Week 2 SCM (regressions) Flashcards
What general formula is basic statistical modelling based on?
outcome = model + error
What are 2 features that we should aim for with statistical model
we should aim for a statistical model that minimises error and can be generalised beyond the dataset
what statistical test should we use when there are two levels of our independent variable?
- a statistical t-test
what statistical test should we use when there are more than two continuous levels of our independent variable?
- a linear regression
what is a general description of the general linear model?
the general linear model is a model for which the DV is composed of a linear combination of independent variables
each independent variables has a weight given by b
this weight determines the relative contribution each variable makes to the overall prediction
what can we cant cant we use the correlation coefficient for?
we can use the coeffcient to describe the relationship between two variables. We can then test this relationship for significance
we cannot use the coefficient to make predictions
what can/cant we use the GLM for?
we can use the GLM for description of relationship, decision of significance(p) and also for prediction
what is the differences between correlation and linear regression?
- correlation quantifies the direction between and shape of two numeric variables (x&y). correlation always lies between -1 & 1.
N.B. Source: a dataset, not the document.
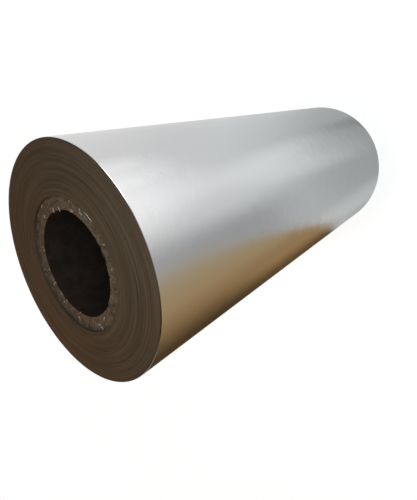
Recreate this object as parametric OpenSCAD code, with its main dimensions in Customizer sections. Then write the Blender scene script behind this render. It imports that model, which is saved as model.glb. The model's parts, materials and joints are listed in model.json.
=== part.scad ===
// Roll of coated paper, wound on a thick paperboard core and stood on its end.
// The sheet is brown kraft with a bright metallised face, which is wound outwards.
// The origin is on the roll's axis where the lower end stands, and +Z runs up the axis.

/* [Sheet] */
// Width of the sheet, from one end of the roll to the other
web_w = 400; // [150:5:900]
// Thickness of the sheet with its coatings, which is the step at its free end
sheet_t = 0.12; // [0.06:0.01:0.4]

/* [Roll] */
// Outside diameter of the wound roll
roll_d = 170; // [140:1:600]
// Where the free end of the sheet lies, as an angle round the roll from +X
tail_angle = 110; // [0:5:360]

/* [Turns] */
// Bands of turns that can be told apart on each end, inside the outer band
band_count = 15; // [4:1:18]
// Radial width of the outer band, which the roll stands on
outer_band_w = 5; // [3:0.5:10]
// How far the turns that strayed most lie out of line with the outer band
band_stray = 0.6; // [0.1:0.1:3]

/* [Core] */
// Bore of the core
core_bore_d = 76.2; // [70:0.1:80]
// Wall thickness of the core
core_wall = 10; // [4:0.5:15]
// How far each end of the core lies inside the end of the roll
core_recess = 2; // [0:0.5:20]

/* [Hidden] */
$fn = 96;

roll_r = roll_d / 2;
bore_r = core_bore_d / 2;
core_r = bore_r + core_wall;
inner_turns_r = roll_r - outer_band_w;

// How far a cut runs past the surface that it opens, and a top piece into what is below it
lap = 2;

// Share of a band's width by which its edge wanders from even spacing
edge_wander = 0.35;
// Turning angles in degrees that give the bands their uneven widths and heights
edge_step = 137;
stray_step = 71;

// Radius of the edge between two bands: edge 0 is at the core, the last at the outer band
function band_edge(i) =
    core_r + (inner_turns_r - core_r)
    * (i + (i == 0 || i == band_count ? 0 : edge_wander * sin(i * edge_step))) / band_count;

// Height of a band above the outer band, from nearly nothing up to band_stray
function band_rise(i) = band_stray * (0.55 + 0.45 * sin(i * stray_step));

// Half section of the inner turns, filled to the axis, from a flat underside up to the
// bands' uneven tops, which rise above level
function bands_section(underside, level) = concat(
    [[0, underside], [inner_turns_r, underside]],
    [for (i = [band_count - 1 : -1 : 0], side = [1, 0])
        [i + side == 0 ? 0 : band_edge(i + side), level + band_rise(i)]]
);

// Half plane that keeps the side of an outline which lies towards +Y
module upper_half() {
    translate([-roll_d, 0]) square([2 * roll_d, roll_d]);
}

// Outline of the last turn: half a turn at the full radius, then half a turn about a
// shifted centre that closes in until it meets the turn below, one sheet further in
module last_turn_outline() {
    intersection() {
        circle(r = roll_r);
        upper_half();
    }
    intersection() {
        translate([sheet_t / 2, 0]) circle(r = roll_r - sheet_t / 2);
        mirror([0, 1]) upper_half();
    }
}

// The wound sheet, with all its turns in one solid. Every band is as wide as the sheet,
// so one that stands proud at the top is sunk by as much at the bottom.
module paper_roll() {
    color("#C9CBCD") difference() {
        union() {
            difference() {
                rotate([0, 0, tail_angle - 180]) linear_extrude(height = web_w) last_turn_outline();
                rotate_extrude() polygon(bands_section(-lap, 0));
            }
            rotate_extrude() polygon(bands_section(web_w - lap, web_w));
        }
        translate([0, 0, -lap]) cylinder(r = core_r, h = web_w + band_stray + 2 * lap);
    }
}

// The paperboard tube that the sheet is wound on, with both ends inside the roll
module core_tube() {
    color("#8B7A64") translate([0, 0, core_recess])
        linear_extrude(height = web_w - 2 * core_recess) difference() {
            circle(r = core_r);
            circle(r = bore_r);
        }
}

paper_roll();
core_tube();
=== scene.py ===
import json
import math

import bmesh
import bpy
from mathutils import Matrix, Vector


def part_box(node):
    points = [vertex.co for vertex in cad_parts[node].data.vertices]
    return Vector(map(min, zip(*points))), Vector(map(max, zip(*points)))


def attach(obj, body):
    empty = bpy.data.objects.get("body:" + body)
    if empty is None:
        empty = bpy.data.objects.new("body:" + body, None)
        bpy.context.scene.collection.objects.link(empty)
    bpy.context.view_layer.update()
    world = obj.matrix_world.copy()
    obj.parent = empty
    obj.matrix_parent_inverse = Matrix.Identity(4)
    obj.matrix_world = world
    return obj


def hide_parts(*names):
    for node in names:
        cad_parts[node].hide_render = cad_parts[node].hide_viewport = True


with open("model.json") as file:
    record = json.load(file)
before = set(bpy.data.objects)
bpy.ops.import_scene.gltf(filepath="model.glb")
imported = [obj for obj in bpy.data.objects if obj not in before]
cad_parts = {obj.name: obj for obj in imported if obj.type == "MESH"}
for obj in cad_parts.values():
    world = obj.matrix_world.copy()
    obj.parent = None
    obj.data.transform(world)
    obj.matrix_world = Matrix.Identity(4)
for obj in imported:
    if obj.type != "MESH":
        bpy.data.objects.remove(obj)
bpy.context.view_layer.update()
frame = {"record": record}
scene = bpy.context.scene
mm = 0.001
noiseLow, noiseHigh = 0.3, 0.7  # a noise texture seldom leaves this range

# Sizes read from the frame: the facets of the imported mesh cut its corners, so they are rounded
sheetLow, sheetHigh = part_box("paper_roll")
coreLow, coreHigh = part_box("core_tube")
rollRadius = round(max(sheetHigh.x, sheetHigh.y), 4)
coreRadius = round(coreHigh.x, 4)
sheetWidth = coreLow.z + coreHigh.z  # the core lies as deep inside both ends
coreBore = next(m for m in frame["record"]["mounts"] if m["name"] == "core_bore")
boreRadius = coreBore["dims"]["r_mm"] * mm
print("frame loaded: roll radius %.4f, core radius %.4f, width %.4f" % (rollRadius, coreRadius, sheetWidth))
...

- simple linear regression relates the two variables x & y to each other through an equation y = a + bx
- therefore if visualised on a graph, a linear regression would include a straight line. This line can then be used to make predictions
what is the equation of a simple linear regression and what represents the slope and the intersect of the line?
- if x and y are the variables a linear regression equation is: y= a + bx
- b is the slope of the line and a is the intersect
what is the difference between the line prediction and the specific data value called?
the residuals
what would the best line from a linear regression analysis show?
minimised residuals
what letter/symbol is used to define the slope and intercept of the line in a linear regression analysis
the slope is represented by b1
the intercept is represented by b0
what is the (more complicated) equation of a linear regression analysis?
Yi = (b0 + b1Xi) + E1
Yi is the outcome that we want to predict
Xi is the ith participants score on the predictor variable
b1 is the gradient of the regression line
b0 is the intercept of the regression line
E1 is the residuals, which represents the difference between the score predicted by the line, and the score that the participant actually obtained
how can you determine the type of relationship from the gradient of a line?
if the gradient is a positive value there is a positive relationship
if the gradient is a negative value there is a negative relationship
how do we asses the fit of a line?
- if the residuals is less then the line is a better fit
- therefore to assess the fit of a line we look at the values of the residuals (the vertical deviations)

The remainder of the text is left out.